You can look at kids in the NBA and see how they started in Little League, or the NFL and Pop Warner, but soldiering thoroughly reconfigures the participant’s entire life: replacing his family and removing his privacy and redirecting his sexuality and putting how he learns to “work the system” into a closed environment. Better than utter chaos for kids, but only just.

Here’s a list of defunct military academies. Although the article states that more than half are “still around,” that’s not accurate: it’s a method of treating our kids that we’ve largely put behind us. Too late for this kid, my dad (pdf photo)

OK, tough shit for the kids, but would it improve society at large, instead of having all these wild teenagers running around? Consider the analogy made between the Army and the old Eastern Bloc: a lot of nasty in-fighting at the top; layers of stupid bureaucracy in the middle; and at the bottom a mass of foot-dragging, surly but cowed workers. That’s the real, eternal military. It isn’t what they show in the recruiting ads. Imagine a world where everybody in the Mid-middle Class and below had the attitude of a DMV clerk. That’s what the OP’s scenario would produce.

Right. The thing about cultures where children were trained how to fight at very young ages is that it occured in the context of the family unit. It was your father, your older brothers, your uncles, your cousins, and so on that were training you, not random strangers. Or you could be fostered out to another family, but if you were then you were treated as a member of that family. And you were trained, not to obey orders without question and do as you are told, but to be a member of the ruling class, and being a warrior was what made you a member of the ruling class.

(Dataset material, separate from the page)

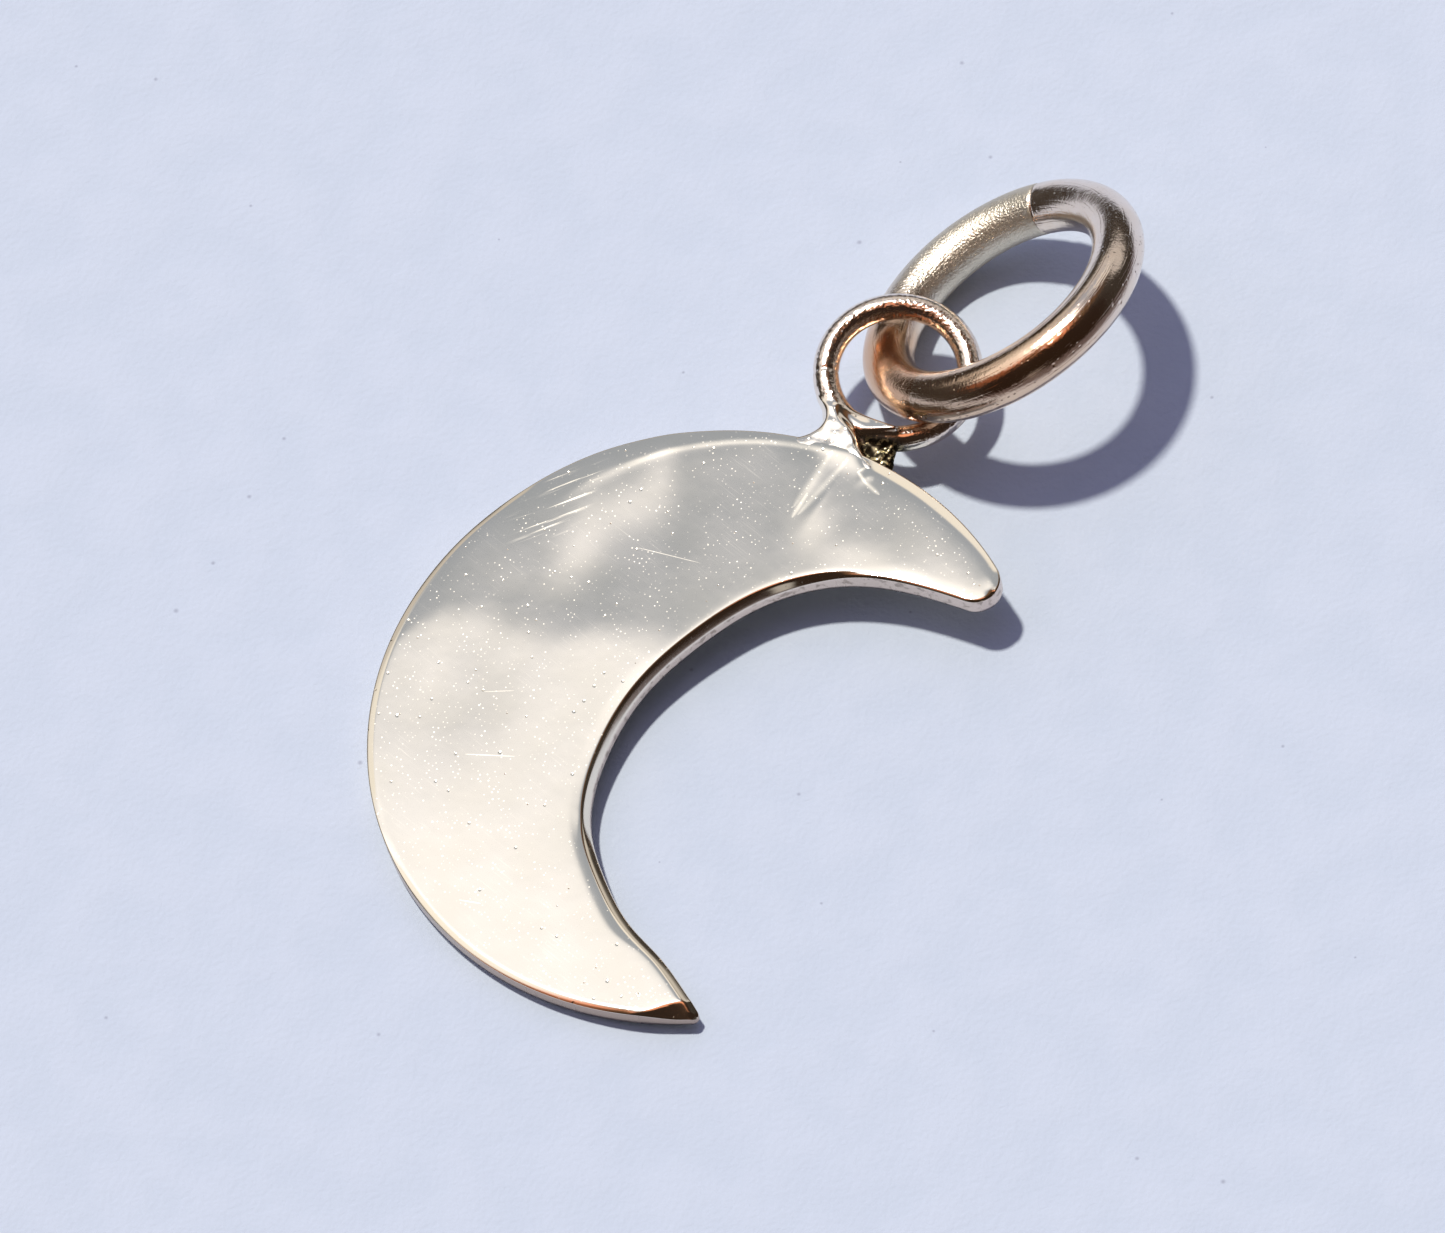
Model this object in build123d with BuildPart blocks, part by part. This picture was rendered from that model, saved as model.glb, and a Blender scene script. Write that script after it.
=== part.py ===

So the training of a medieval knight began at a very young age. But these knights in training weren’t slaves, they were being inducted into the ruling class by their elders. And notably, in the few cases where rulers really did try to use slave soldiers trained from childhood, these slave soldiers turned themselves into the new ruling class.

Something more like what the OP suggested would be the Soviet Nakhimov and Suvorov Schools, military boarding schools originally founded for some of the many war orphans of the Second World War, which have been suggested as an attempt to create a caste of Soviet Janissaries. As far as I know, they were never particularly effective.

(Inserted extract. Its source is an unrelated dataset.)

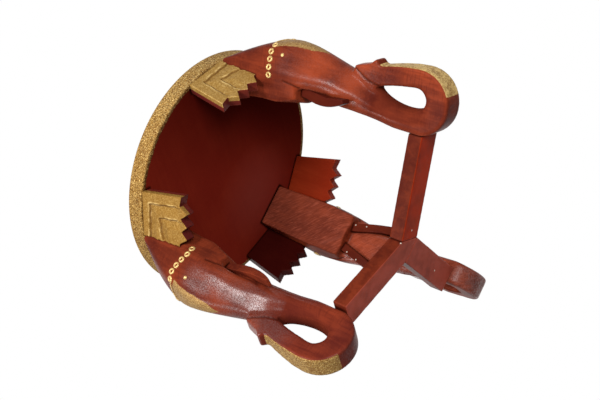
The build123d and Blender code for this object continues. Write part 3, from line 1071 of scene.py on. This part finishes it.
def make_floor():
    """A pale floor that can't be seen from below."""
    work = bmesh.new()
    bmesh.ops.create_grid(work, x_segments=1, y_segments=1, size=6.0)
    mesh = finished_mesh(work, "floor")
    floor = bpy.data.objects.new("floor", mesh)
    scene.collection.objects.link(floor)
    finish = Finish(
        "pale floor", Base_Color=(0.82, 0.82, 0.82, 1.0), Roughness=0.9, Specular_IOR_Level=0.1
    )
    below = finish.node("ShaderNodeNewGeometry", {"output": "Backfacing"})
    clear = finish.node("ShaderNodeBsdfTransparent")
    mixed = finish.node(
        "ShaderNodeMixShader", None, below, Wire(finish, finish.shader.outputs[0]), clear
    )
    finish.tree.links.new(mixed.socket, finish.output.inputs["Surface"])
    mesh.materials.append(finish.material)
    floor.visible_diffuse = False
    floor.visible_glossy = False
    floor.visible_shadow = False


def make_world():
    """White wherever it is seen, also in gloss and through glass, and soft light elsewhere."""
    world = bpy.data.worlds.new("studio")
    scene.world = world
    world.use_nodes = True
    tree = world.node_tree
    tree.nodes.clear()
    output = tree.nodes.new("ShaderNodeOutputWorld")
    mix = tree.nodes.new("ShaderNodeMixShader")
    soft = tree.nodes.new("ShaderNodeBackground")
    white = tree.nodes.new("ShaderNodeBackground")
    path = tree.nodes.new("ShaderNodeLightPath")
    first = tree.nodes.new("ShaderNodeMath")
    second = tree.nodes.new("ShaderNodeMath")
    first.operation = second.operation = "MAXIMUM"
    soft.inputs["Color"].default_value = (1.0, 1.0, 1.0, 1.0)
    soft.inputs["Strength"].default_value = 0.22
    white.inputs["Strength"].default_value = 1.0
    white.inputs["Color"].default_value = (1.0, 1.0, 1.0, 1.0)
    tree.links.new(path.outputs["Is Camera Ray"], first.inputs[0])
    tree.links.new(path.outputs["Is Glossy Ray"], first.inputs[1])
    tree.links.new(first.outputs[0], second.inputs[0])
    tree.links.new(path.outputs["Is Transmission Ray"], second.inputs[1])
    tree.links.new(second.outputs[0], mix.inputs[0])
    tree.links.new(soft.outputs[0], mix.inputs[1])
    tree.links.new(white.outputs[0], mix.inputs[2])
    tree.links.new(mix.outputs[0], output.inputs["Surface"])


LAMPS = {                           # direction, distance, size and power
    "key": ((0.76, -0.57, 0.30), 1.7, 0.34, 9.5),
    "second": ((0.74, -0.66, 0.18), 1.7, 0.30, 9.5),
    "side": ((0.10, -0.93, 0.34), 1.7, 0.30, 10.0),
    "lower": ((0.83, -0.30, -0.48), 1.9, 0.7, 21.0),
}


def make_lamp(name, direction, distance, size, power):
    """A square soft lamp that faces the stool's middle."""
    light = bpy.data.lights.new(name, "AREA")
    light.shape = "SQUARE"
    light.size = size
    light.energy = power
    lamp = bpy.data.objects.new(name, light)
    scene.collection.objects.link(lamp)
    middle = Vector((0.0, 0.02, 0.16))
    lamp.location = middle + Vector(direction).normalized() * distance
    lamp.rotation_euler = (lamp.location - middle).to_track_quat("Z", "Y").to_euler()


CAMERA_LENS = 64.997
CAMERA_PLACE = (0.86196, -0.61807, -0.51812)
CAMERA_TURN = (151.70419919, 51.51656542, 108.87510244)     # degrees


def make_camera():
    """The camera looks up at the stool from below its floor."""
    camera = bpy.data.cameras.new("camera")
    camera.sensor_fit = "HORIZONTAL"
    camera.sensor_width = 36.0
    camera.lens = CAMERA_LENS
    camera.clip_end = 50.0
    holder = bpy.data.objects.new("camera", camera)
    scene.collection.objects.link(holder)
    holder.location = CAMERA_PLACE
    holder.rotation_euler = [math.radians(angle) for angle in CAMERA_TURN]
    scene.camera = holder


scene.view_settings.view_transform = "Standard"
raised_gold = bead_finish()
make_seat()
for leg_name, leg_heading in LEG_HEADINGS.items():
    make_leg(leg_name, leg_heading, raised_gold)
ear_material = ear_finish()
tusk_materials = {
    name: plain_lacquer(name + " tusk lacquer", darker=darker)
    for name, darker in (("front", 0.10), ("right", 0.90), ("left", 0.75))
}
# The bars' downward faces get a painted reflection, pale on the front and left bars and redder on
# the right.
bar_materials = {
    name: plain_lacquer(name + " stretcher lacquer", along=1.0, underside=tone, sides=0.45)
    for name, tone in (("front", SHEEN_RED), ("right", LIT_RED), ("left", SHEEN_RED))
}
dowel_material = dowel_finish()
for leg_name in LEG_HEADINGS:
    make_bar(leg_name, bar_materials[leg_name])
    for hand in HANDS:
        make_ear(leg_name, hand, ear_material)
        make_tusk(leg_name, hand, tusk_materials[leg_name])
        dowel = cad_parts["dowel_" + leg_name + "_" + hand]
        dowel.data.materials.clear()
        dowel.data.materials.append(dowel_material)
make_pin_heads()
make_floor()
make_world()
for lamp_name, settings in LAMPS.items():
    make_lamp(lamp_name, *settings)
make_camera()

Though I notice here that the Ekaterinburg Suvorov school proudly claims, “Eight graduates have been awarded title of Hero of the Soviet Union and Russian Federation, and more than a few officers who graduated from the school have high government awards for success in military and political activity, and for valor shown in fulfilling the tasks of the Motherland.” Maybe they were more successful than I thought.

Eagle scout or Girl Scout Gold Award will only get you E-2, not E-3.

I wonder how many people in this thread, if any have actually served in the military. I served in the USAF and while my opinion of it is not complimentary we need to correct a few notions.

The nature of boot camp is driven by the nature of the recruits. The military has a brief time to get yo to work together, and thus uses the most brutal, effective technique to get you to work as a team. The adversarial relationship is formed because the DI’s have to undue all the years of training you’ve already had in being a special snowflake. They have to “reset” you to a more default state so that you can be trained to be responsive to the needs of the military.

Children raised into military culture would not need or benefit from such harsh techniques; as they would have had 16-18 years rather than six weeks to slowly accumulate and polish the skills valued by basic instruction. Teamwork and utilization of skills would be second nature to them, and physical fitness would simply be a part of life rather then the realm of the athletically gifted. Other useful skills like marksmanship, survival, and basic mechanical aptitude can be taught as electives are now. None of this would damage children in any way whatsoever. It would merely ensure that they all come preprogrammed with the basic skills to adapt into military service.

That’s more or less what I was trying to say- they’d have the proper values for military service inculcated from a very young age.

I never actually said it in my posts, but I agree- there wouldn’t be much need for boot-camp style training. Hell, you could probably set something up with day cares and schools such that present-day kids would get the same values training without anything harsh, and without even any militaristic overtones.